Goldman Sachs is increasingly confident that the US economy will stick the soft landing that many thought was nearly impossible to pull off.
In a research report published Monday night, Goldman Sachs lowered its estimated chance of a US recession over the next 12 months to just 15%.
That’s basically in-line with the historical average chance of a recession on any given year. It’s also down from the Wall Street bank’s prior forecast of 20% and well below its 35% projection in March as the banking crisis erupted.
The report, titled “Soft Landing Summer,” pointed to a series of encouraging economic indicators on inflation and the jobs market that suggest the US economy will avoid the Federal Reserve-fueled recession that many feared.
Tamping down inflation without throwing the economy into recession is what’s called a “soft landing,” something the Fed has only achieved once in the past 60 years.
“We strongly disagree with the notion that a growing drag from the ‘long and variable lags’ of monetary policy will push the economy toward recession,” Jan Hatzius, Goldman’s chief US economist, wrote in the report. “In fact, we think the drag from monetary policy tightening will continue to diminish before vanishing entirely by early 2024.”
Hatzius added that Goldman Sachs is increasingly confident that the Fed is “done” raising interest rates as unemployment rises, wages slow and inflation eases.
Wall Street economists have been forced to repeatedly postpone or even cancel their recession forecasts as the economy proves resilient.

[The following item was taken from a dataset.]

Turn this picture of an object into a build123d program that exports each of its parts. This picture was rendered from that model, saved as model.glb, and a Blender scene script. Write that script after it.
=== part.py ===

Goldman Sachs says it is “substantially more optimistic” than most forecasters. The Bloomberg consensus of economists is still calling for a 60% chance of a recession.
Hatzius wrote that GDP tracking tools like the Atlanta Fed’s GDPNow model, which is calling for booming growth of 5.6% in the third quarter, likely “overstates the economy’s true momentum.” He added that growth will likely cool off in the fourth quarter as student loan payments resume and the mortgage rate spike hurts housing.

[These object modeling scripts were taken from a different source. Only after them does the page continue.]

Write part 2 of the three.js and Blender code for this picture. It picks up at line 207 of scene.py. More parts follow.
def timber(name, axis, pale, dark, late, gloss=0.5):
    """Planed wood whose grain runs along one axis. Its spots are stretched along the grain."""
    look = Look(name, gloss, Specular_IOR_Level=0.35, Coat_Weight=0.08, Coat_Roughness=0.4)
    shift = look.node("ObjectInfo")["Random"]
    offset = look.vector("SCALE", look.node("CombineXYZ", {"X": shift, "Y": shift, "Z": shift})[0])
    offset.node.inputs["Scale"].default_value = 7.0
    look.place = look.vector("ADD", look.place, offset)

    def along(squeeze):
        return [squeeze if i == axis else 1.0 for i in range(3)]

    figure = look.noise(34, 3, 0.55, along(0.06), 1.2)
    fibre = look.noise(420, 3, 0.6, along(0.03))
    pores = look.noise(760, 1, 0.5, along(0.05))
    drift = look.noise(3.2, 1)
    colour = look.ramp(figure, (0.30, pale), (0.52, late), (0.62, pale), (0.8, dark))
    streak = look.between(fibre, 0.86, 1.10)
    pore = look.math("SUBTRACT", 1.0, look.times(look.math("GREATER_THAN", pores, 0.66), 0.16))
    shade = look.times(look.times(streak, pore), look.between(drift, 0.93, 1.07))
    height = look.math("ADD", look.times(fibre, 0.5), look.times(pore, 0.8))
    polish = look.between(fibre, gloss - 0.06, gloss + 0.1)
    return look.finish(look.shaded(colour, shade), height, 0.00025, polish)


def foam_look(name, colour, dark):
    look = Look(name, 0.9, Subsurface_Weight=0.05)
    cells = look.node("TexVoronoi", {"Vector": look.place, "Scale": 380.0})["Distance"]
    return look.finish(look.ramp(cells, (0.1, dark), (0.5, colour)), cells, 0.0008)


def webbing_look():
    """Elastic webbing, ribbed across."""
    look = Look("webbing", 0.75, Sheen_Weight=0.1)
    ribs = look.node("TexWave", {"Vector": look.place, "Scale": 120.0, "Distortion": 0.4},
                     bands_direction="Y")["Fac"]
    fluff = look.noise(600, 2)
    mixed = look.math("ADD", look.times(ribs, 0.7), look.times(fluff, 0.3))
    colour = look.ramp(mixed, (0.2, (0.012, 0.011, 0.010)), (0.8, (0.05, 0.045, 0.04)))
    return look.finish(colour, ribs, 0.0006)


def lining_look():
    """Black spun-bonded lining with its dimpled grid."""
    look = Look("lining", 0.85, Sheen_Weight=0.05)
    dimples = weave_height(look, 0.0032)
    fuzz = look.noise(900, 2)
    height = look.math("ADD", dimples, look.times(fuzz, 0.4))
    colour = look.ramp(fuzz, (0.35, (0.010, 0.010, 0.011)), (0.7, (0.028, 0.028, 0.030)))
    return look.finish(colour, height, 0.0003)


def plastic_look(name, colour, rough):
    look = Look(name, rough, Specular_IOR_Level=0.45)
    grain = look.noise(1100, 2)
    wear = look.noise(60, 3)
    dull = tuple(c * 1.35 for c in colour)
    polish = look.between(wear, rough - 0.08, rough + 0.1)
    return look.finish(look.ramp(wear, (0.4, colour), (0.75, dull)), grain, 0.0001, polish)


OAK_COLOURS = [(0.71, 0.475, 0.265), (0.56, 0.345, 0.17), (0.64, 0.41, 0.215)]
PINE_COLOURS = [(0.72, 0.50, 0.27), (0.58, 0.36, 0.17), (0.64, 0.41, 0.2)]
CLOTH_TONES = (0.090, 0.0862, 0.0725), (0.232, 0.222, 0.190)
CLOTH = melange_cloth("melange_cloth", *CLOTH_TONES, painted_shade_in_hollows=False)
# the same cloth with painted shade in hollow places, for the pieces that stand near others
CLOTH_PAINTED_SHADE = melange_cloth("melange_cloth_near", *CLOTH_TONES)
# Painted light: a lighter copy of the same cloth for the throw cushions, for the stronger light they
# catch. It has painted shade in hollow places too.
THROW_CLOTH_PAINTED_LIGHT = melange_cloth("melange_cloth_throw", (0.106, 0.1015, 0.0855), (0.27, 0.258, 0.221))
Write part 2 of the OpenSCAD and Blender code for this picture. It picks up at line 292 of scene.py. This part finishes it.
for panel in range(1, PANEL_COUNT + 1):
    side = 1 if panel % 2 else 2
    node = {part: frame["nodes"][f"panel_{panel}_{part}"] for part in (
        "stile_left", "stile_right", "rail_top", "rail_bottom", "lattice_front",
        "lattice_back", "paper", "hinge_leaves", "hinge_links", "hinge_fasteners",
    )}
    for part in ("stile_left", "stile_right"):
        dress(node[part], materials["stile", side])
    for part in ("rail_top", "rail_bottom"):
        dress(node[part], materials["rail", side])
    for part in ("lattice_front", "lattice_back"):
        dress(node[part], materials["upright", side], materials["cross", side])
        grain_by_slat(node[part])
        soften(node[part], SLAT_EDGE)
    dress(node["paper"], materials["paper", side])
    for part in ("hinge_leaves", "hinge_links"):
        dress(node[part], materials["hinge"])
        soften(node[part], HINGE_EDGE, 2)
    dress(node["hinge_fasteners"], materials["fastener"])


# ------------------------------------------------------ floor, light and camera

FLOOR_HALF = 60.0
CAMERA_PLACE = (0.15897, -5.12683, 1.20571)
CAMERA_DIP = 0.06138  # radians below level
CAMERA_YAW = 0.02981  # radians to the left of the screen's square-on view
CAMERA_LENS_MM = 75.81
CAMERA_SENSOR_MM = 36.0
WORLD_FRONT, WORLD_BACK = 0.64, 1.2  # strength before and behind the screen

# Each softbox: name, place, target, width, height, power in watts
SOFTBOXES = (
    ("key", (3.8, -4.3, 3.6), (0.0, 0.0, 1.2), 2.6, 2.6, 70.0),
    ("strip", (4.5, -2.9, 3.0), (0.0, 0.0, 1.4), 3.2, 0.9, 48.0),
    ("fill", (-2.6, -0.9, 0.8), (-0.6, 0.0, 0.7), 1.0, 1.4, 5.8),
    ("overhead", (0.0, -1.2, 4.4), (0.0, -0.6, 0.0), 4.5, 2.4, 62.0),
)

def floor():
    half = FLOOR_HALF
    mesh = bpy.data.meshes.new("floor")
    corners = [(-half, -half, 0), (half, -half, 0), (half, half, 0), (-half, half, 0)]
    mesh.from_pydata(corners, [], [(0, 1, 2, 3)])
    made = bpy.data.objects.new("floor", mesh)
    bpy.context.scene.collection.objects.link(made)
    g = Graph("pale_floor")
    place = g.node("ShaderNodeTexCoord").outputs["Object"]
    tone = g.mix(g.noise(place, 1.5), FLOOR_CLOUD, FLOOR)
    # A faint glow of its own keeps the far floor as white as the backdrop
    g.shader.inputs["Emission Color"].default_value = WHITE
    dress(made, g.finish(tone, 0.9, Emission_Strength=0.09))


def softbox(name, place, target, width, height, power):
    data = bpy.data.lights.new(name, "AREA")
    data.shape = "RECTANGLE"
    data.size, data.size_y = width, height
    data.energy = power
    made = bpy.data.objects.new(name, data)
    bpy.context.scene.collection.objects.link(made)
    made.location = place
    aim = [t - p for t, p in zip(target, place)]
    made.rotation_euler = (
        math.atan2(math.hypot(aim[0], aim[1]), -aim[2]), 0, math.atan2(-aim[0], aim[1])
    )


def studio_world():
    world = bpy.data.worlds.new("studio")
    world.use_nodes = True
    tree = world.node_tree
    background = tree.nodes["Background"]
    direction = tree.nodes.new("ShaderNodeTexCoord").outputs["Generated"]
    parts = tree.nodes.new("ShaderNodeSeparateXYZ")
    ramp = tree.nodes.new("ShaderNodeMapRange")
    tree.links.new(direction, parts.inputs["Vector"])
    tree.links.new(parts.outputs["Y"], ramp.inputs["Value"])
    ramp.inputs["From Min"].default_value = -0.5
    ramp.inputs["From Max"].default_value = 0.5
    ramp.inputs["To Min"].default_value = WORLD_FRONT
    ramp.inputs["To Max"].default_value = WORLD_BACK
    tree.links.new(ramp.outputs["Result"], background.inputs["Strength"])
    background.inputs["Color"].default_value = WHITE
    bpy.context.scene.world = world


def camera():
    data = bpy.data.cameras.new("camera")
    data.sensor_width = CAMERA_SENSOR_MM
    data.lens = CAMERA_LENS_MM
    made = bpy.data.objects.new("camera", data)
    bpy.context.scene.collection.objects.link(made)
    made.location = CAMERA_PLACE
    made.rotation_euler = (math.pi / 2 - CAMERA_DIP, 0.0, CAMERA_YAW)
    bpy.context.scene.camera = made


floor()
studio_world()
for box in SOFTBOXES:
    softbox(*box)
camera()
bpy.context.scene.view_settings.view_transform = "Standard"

“But we expect the slowdown to be shallow and short-lived,” Hatzius said.
Goldman Sachs pointed to “solid” job growth and rising real (inflation-adjusted) wages that should allow real disposable income to “reaccelerate” next year.
In other words, paychecks will grow faster than prices, giving consumers the ability to keep spending. That’s crucial in an economy where consumer spending is the main driver of growth.
The August jobs report, released late last week, showed that hiring remains solid, though it has slowed from the blockbuster pace of earlier in the post-pandemic recovery.
And while the unemployment rate jumped from 3.5% to 3.8% in August, Hatzius said Goldman Sachs is “unconcerned” by the increase because it was “entirely driven” by an increase in the supply of people looking for work.